Stéphany Orain-Pelissolo, psychologue-psychothérapeute

à franceinfo

Stéphany Orain-Pelissolo appelle toutefois à se ménager autant que possible des petits "sas de décompression". Un simple week-end en comité restreint, dans le respect des règles sanitaires, permet de recréer du lien social et de partager ses émotions. "Et même si c'est pour se dire qu'on en a tous marre, ça nous montre qu'on n'est pas seuls dans cette mésaventure", sourit la thérapeute. Sans compter que la fin des limitations de déplacements et la réouverture prochaine des terrasses et des lieux culturels vont permettre d'élargir les "stratégies de reprise de contrôle", souligne Abdel Halim Boudoukha.

De manière générale, il faut tâcher "de garder des habitudes et des petites routines", complète Charlotte Jacquemot, pour "avancer dans un cadre rassurant et réduire l'anxiété". Même en télétravail, pas question de répondre à des e-mails professionnels à 23 heures, expose la chercheuse en neuropsychologie. "C'est une règle difficile à tenir sur la durée, mais c'est important pour ne pas créer un mélange des genres" entre travail et vie privée.

4S'informer pour mieux comprendre

L'information est un facteur clé pour dompter le stress, estime par ailleurs Charlotte Jacquemot, membre du collectif scientifique Adios Corona, à l'origine d'une plateforme d'informations grand public sur l'avancée des connaissances sur le virus.

"Lorsqu'on comprend mieux une situation, et les mesures qui sont prises pour y faire face, ça contribue à diminuer le stress et l'incertitude."

Charlotte Jacquemot, chercheuse en neuropsychologie interventionnelle

à franceinfo

L'OMS conseille d'ailleurs aux gouvernements de faire preuve de clarté et de transparence dans la prise de décisions et la communication, en posant des objectifs mesurables pour introduire une dimension prévisible malgré l'incertitude. 

Gare cependant à ne pas non plus "surdoser le niveau d'informations", poursuit Charlotte Jacquemot. Pour la chercheuse, il faut ainsi éviter de garder les yeux rivés sur les chaînes d'information en continu. "C'est important d'être informé, mais quand c'est en boucle c'est pesant", renchérit Stéphany Orain-Pelissolo. La psychologue incite à s'informer sur l'évolution de la situation sanitaire une seule fois par semaine, par exemple en consultant un article récapitulatif après une conférence de presse du gouvernement pour être au fait des nouvelles mesures. Le reste du temps, elle conseille plutôt de regarder des contenus divertissants comme des films ou des concerts.

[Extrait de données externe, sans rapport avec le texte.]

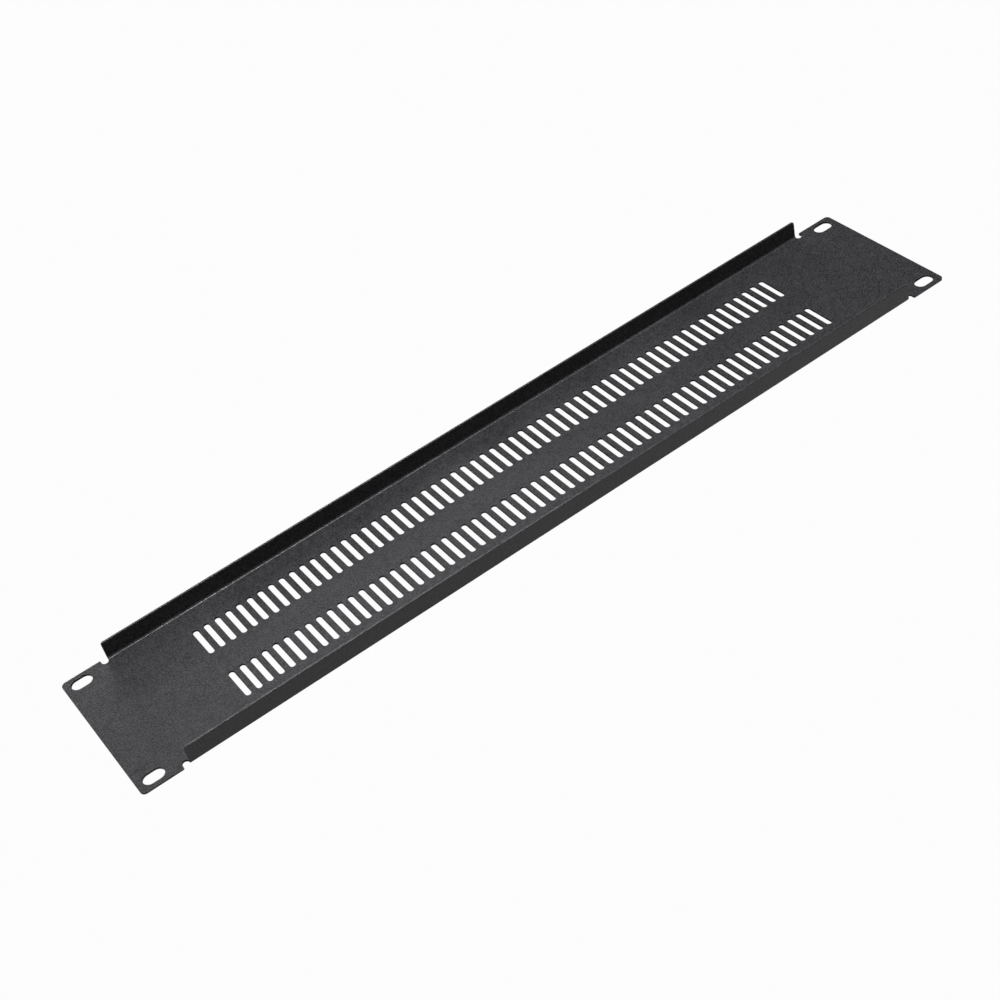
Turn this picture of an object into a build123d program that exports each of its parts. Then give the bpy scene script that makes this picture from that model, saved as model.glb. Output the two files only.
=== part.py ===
from build123d import *

import math
import os

# Vented blanking panel, two units high, for a 19 inch rack: one steel sheet, punched and then folded.
# It lies on its front face. X runs along the panel, Y across it, and Z from the front face to the back.
# The origin is the middle of the front face, and all sizes are in millimetres.

# Sheet
panel_length = 482.6
panel_height = 88.1
sheet_thickness = 1.2
ear_corner_radius = 2.5

# Flanges, folded back along both long edges between the two ears
ear_width = 24.8
flange_depth = 11.5
flange_setback = 0.3
bend_inner_radius = 1.2
flange_corner_radius = 1.5

# Reliefs: round-bottomed notches that part each flange end from its ear
relief_width = 3.5
relief_past_bend = 1.0

# Mounting slots, one near each corner, placed from the panel's end and its long edge
mount_slot_length = 11.0
mount_slot_width = 7.0
mount_end_inset = 8.75
mount_side_inset = 5.95

# Vent slots, in two rows that lie side by side, as many as fit between the end margins
vent_length = 19.5
vent_width = 3.2
vent_pitch = 6.0
vent_end_margin = 39.0
vent_row_gap = 16.5
vent_rows = 2
vent_end_flat_count = 8

# Where the metal bends: the outer face of each flange, and the line at which its bend begins
flange_length = panel_length - 2 * ear_width
flange_face_y = panel_height / 2 - flange_setback
bend_outer_radius = bend_inner_radius + sheet_thickness
bend_start_y = flange_face_y - bend_outer_radius

# The strip past each bend line, from one relief's middle to the other's, leaves the flat when it is folded
relief_x = flange_length / 2 + relief_width / 2
folded_strip_height = panel_height / 2 - bend_start_y
folded_strip_y = bend_start_y + folded_strip_height / 2

# Each relief starts a little inside the bend line and runs out through the ear's long edge
relief_bottom_y = bend_start_y - relief_past_bend
relief_length = panel_height / 2 + relief_width - relief_bottom_y
relief_y = relief_bottom_y + relief_length / 2

# Spacings of the hole patterns, all centred on the panel
mount_spacing_x = panel_length - 2 * mount_end_inset
mount_spacing_y = panel_height - 2 * mount_side_inset
vents_per_row = math.floor((flange_length - 2 * vent_end_margin) / vent_pitch) + 1
vent_row_spacing = vent_length + vent_row_gap
vent_end_spacing = vent_length - vent_width

# One vent. There are many, so each round end is drawn as short flats, true to 0.03 mm
with BuildSketch() as vent:
    Rectangle(vent_width, vent_end_spacing)
    with Locations((0, vent_end_spacing / 2), (0, -vent_end_spacing / 2)):
        RegularPolygon(vent_width / 2, 2 * vent_end_flat_count)

with BuildPart() as blanking_panel:
    # Both flanges: each starts at its bend line, turns up through the bend and stands to its full depth
    with BuildSketch(Plane.YZ):
        with BuildLine():
            bend = JernArc((bend_start_y, 0), (1, 0), bend_outer_radius, 90)
            Line(bend @ 1, (flange_face_y, flange_depth))
            offset(amount=sheet_thickness, side=Side.LEFT)
        make_face()
        mirror(about=Plane.YZ)
    extrude(amount=flange_length / 2, both=True)

    # Rounded ends of both flanges' free edges
    flange_ends = blanking_panel.edges().filter_by(Axis.Y).group_by(Axis.Z)[-1]
    fillet(flange_ends, flange_corner_radius)

    # Flat sheet from ear to ear, up to the bend lines, with a relief beside each flange end and all its holes
    with BuildSketch() as flat_sheet:
        Rectangle(panel_length, panel_height)
        fillet(flat_sheet.vertices(), ear_corner_radius)
        with Locations((0, folded_strip_y), (0, -folded_strip_y)):
            Rectangle(2 * relief_x, folded_strip_height, mode=Mode.SUBTRACT)
        with GridLocations(2 * relief_x, 2 * relief_y, 2, 2):
            SlotOverall(relief_length, relief_width, rotation=90, mode=Mode.SUBTRACT)
        with GridLocations(mount_spacing_x, mount_spacing_y, 2, 2):
            SlotOverall(mount_slot_length, mount_slot_width, mode=Mode.SUBTRACT)
        with GridLocations(vent_pitch, vent_row_spacing, vents_per_row, vent_rows):
            add(vent.sketch, mode=Mode.SUBTRACT)
    extrude(amount=sheet_thickness)

blanking_panel.part.label = "blanking_panel"

os.makedirs("parts", exist_ok=True)
export_step(blanking_panel.part, "parts/blanking_panel.step")
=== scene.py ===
import logging
import math
from dataclasses import dataclass, field
from enum import Enum

import bpy
import numpy as np
from mathutils import Matrix, Vector


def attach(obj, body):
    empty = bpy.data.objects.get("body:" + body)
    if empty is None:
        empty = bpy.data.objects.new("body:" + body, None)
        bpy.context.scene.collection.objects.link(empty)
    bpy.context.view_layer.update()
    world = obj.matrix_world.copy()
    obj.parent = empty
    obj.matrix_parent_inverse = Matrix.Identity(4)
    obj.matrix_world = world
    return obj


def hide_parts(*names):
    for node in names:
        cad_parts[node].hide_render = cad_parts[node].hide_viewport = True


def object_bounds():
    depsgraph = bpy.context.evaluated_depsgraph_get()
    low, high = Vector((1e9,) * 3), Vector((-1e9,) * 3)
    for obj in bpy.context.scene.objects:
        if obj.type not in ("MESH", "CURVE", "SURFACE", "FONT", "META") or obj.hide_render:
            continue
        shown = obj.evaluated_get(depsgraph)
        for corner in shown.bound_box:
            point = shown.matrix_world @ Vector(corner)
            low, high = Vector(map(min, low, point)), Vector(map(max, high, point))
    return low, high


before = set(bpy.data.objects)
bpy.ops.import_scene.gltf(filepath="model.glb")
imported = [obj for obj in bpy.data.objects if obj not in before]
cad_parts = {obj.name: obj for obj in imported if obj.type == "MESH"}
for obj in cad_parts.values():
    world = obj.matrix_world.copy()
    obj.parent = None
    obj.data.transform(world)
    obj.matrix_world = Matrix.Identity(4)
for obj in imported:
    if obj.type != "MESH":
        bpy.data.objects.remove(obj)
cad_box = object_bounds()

MM = 0.001
WELD = 1e-4  # mm, points nearer than this are one point
# The far corner of the part in the frame, in mm
HALF_LENGTH, HALF_HEIGHT, DEPTH = (round(size / MM, 3) for size in cad_box[1])
log = logging.getLogger("blanking_panel")


class SheetFace(Enum):
    """The two faces of the sheet, by their depth as a share of its thickness, and which way each looks."""

    FRONT = (0.0, -1.0)
    BACK = (1.0, 1.0)


# Shader nodes


@dataclass(frozen=True)
class NoiseLayer:
    """One layer of a finish's unevenness.

    Attributes:
        size_mm: the size of its largest grains.
        detail: how many finer layers are added.
        rough: how strong each finer layer is.
        low: the noise that counts as 0.
        high: the noise that counts as 1.
        share: its part in the finish's colour.
    """

    size_mm: float
    detail: float
    rough: float
    low: float
    high: float
    share: float


class Wire:
    """A shader socket. Arithmetic on it adds the Math nodes that work the expression out."""

    def __init__(self, shader: "Shader", socket: bpy.types.NodeSocket) -> None:
        """Keeps the socket and the shader whose tree new nodes go into."""
        self.shader = shader
        self.socket = socket

    def _math(self, operation: str, first: "Wire | float", second: "Wire | float") -> "Wire":
        """Adds one Math node.

        Args:
            operation: the Math node's operation.
            first: its first value or link.
            second: its second value or link.

        Returns:
            The node's output.
        """
        return self.shader.add("ShaderNodeMath", {"operation": operation}, {0: first, 1: second})

    def __add__(self, other: "Wire | float") -> "Wire":
        """This plus other."""
        return self._math("ADD", self, other)

    def __radd__(self, other: float) -> "Wire":
        """Other plus this."""
        return self._math("ADD", other, self)

    def __sub__(self, other: "Wire | float") -> "Wire":
        """This less other."""
        return self._math("SUBTRACT", self, other)

    def __rsub__(self, other: float) -> "Wire":
        """Other less this."""
        return self._math("SUBTRACT", other, self)

    def __mul__(self, other: "Wire | float") -> "Wire":
        """This times other."""
        return self._math("MULTIPLY", self, other)

    def __rmul__(self, other: float) -> "Wire":
        """Other times this."""
        return self._math("MULTIPLY", other, self)


class Shader:
    """A node tree that is filled through one method."""

    def __init__(self, owner: bpy.types.Material | bpy.types.World) -> None:
        """Empties the owner's node tree and keeps it."""
        owner.use_nodes = True
        self.tree = owner.node_tree
        self.tree.nodes.clear()

    def add(self, kind: str, settings: dict, inputs: dict, output: int | str = 0) -> Wire:
        """Adds one node.

        Args:
            kind: the node's type.
            settings: properties of the node, set first.
            inputs: its sockets' values or links, by name or number.
            output: which output to hand back.

        Returns:
            The chosen output.
        """
        node = self.tree.nodes.new(kind)
        for name, value in settings.items():
            setattr(node, name, value)
        for key, value in inputs.items():
            if isinstance(value, Wire):
                self.tree.links.new(value.socket, node.inputs[key])
            else:
                node.inputs[key].default_value = value
        return Wire(self, node.outputs[output] if node.outputs else None)

    def object_point(self) -> Wire:
        """Object coordinates, in metres."""
        return self.add("ShaderNodeTexCoord", {}, {}, "Object")

    def noise(self, point: Wire, layer: NoiseLayer) -> Wire:
        """Fractal noise from 0 to 1.

        Args:
            point: where it is read.
            layer: its grain.

        Returns:
            The noise value.
        """
        return self.add(
            "ShaderNodeTexNoise",
            {"noise_dimensions": "3D"},
            {
                "Vector": point,
                "Scale": 1 / (layer.size_mm * MM),
                "Detail": layer.detail,
                "Roughness": layer.rough,
            },
        )

    def spread(self, value: Wire, layer: NoiseLayer) -> Wire:
        """Stretches a layer's noise so that its low becomes 0 and its high becomes 1, held within them.

        Args:
            value: the noise.
            layer: its limits.

        Returns:
            The stretched value.
        """
        return self.add("ShaderNodeMapRange", {"clamp": True}, {0: value, 1: layer.low, 2: layer.high})

    def colour_between(self, share: Wire, first: tuple[float, ...], second: tuple[float, ...]) -> Wire:
        """A colour between two. The Mix node's colour sockets are its inputs 6 and 7 and its output 2.

        Args:
            share: 0 for the first colour, 1 for the second.
            first: red, green, blue and 1.
            second: the same.

        Returns:
            The colour.
        """
        return self.add("ShaderNodeMix", {"data_type": "RGBA"}, {0: share, 6: first, 7: second}, 2)

    def within(self, point: Wire, half: tuple[float, float]) -> Wire:
        """1 inside a rectangle round the origin, seen along Z, and 0 outside it.

        Args:
            point: where it is read.
            half: the rectangle's half sizes along X and Y, in metres.

        Returns:
            The 1 or 0.
        """
        inside = []
        for axis, limit in enumerate(half):
            along = self.add("ShaderNodeSeparateXYZ", {}, {0: point}, axis)
            distance = self.add("ShaderNodeMath", {"operation": "ABSOLUTE"}, {0: along})
            inside.append(self.add("ShaderNodeMath", {"operation": "LESS_THAN"}, {0: distance, 1: limit}))
        return inside[0] * inside[1]

    def shown_white(self, shaded: Wire) -> Wire:
        """How much of a white backdrop is shown: all to the eye, and none to light that falls on a surface.

        Args:
            shaded: 1 where the object keeps the light off, so that gloss shows no white there.

        Returns:
            1 for what the camera sees straight, in gloss or through glass, otherwise 0.
        """
        rays = ("Is Camera Ray", "Is Glossy Ray", "Is Transmission Ray")
        camera, glossy, glass = (self.add("ShaderNodeLightPath", {}, {}, ray) for ray in rays)
        seen = camera + glossy * (1 - shaded) + glass
        return self.add("ShaderNodeMath", {"operation": "MINIMUM"}, {0: seen, 1: 1.0})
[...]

5Ne pas hésiter à consulter un psychologue

Enfin, "pour tenir mentalement", le plus important reste de "ne pas culpabiliser de se sentir mal", poursuit Charlotte Jacquemot, qui appelle à consulter en cas de besoin. "Plus la prise en charge d'un mal-être est précoce, plus elle sera efficace", avance la chercheuse en neuropsychologie. Quelques séances avec un psychologue peuvent suffire, complète Stéphany Orain-Pelissolo. L'apparition de troubles du sommeil, des modifications de l'appétit ou encore une perte d'envie et de motivation sont des premiers signes qui peuvent inciter à prendre rendez-vous auprès d'un professionnel.

"Il ne faut pas attendre d'être dans un état de prostration pour consulter."

Abdel Halim Boudoukha, psychologue clinicien

à franceinfo

Dans un premier temps, il est possible de s'adresser à son médecin traitant, qui pourra si nécessaire orienter le patient vers un spécialiste, ajoute Abdel Halim Boudoukha. De son côté, Charlotte Jacquemot appelle à "dédiaboliser les troubles de la santé mentale". "Quand on a la grippe, on va voir un médecin, quand on se sent anxieux, on peut aller voir un psychologue ou un psychiatre", résume la chercheuse.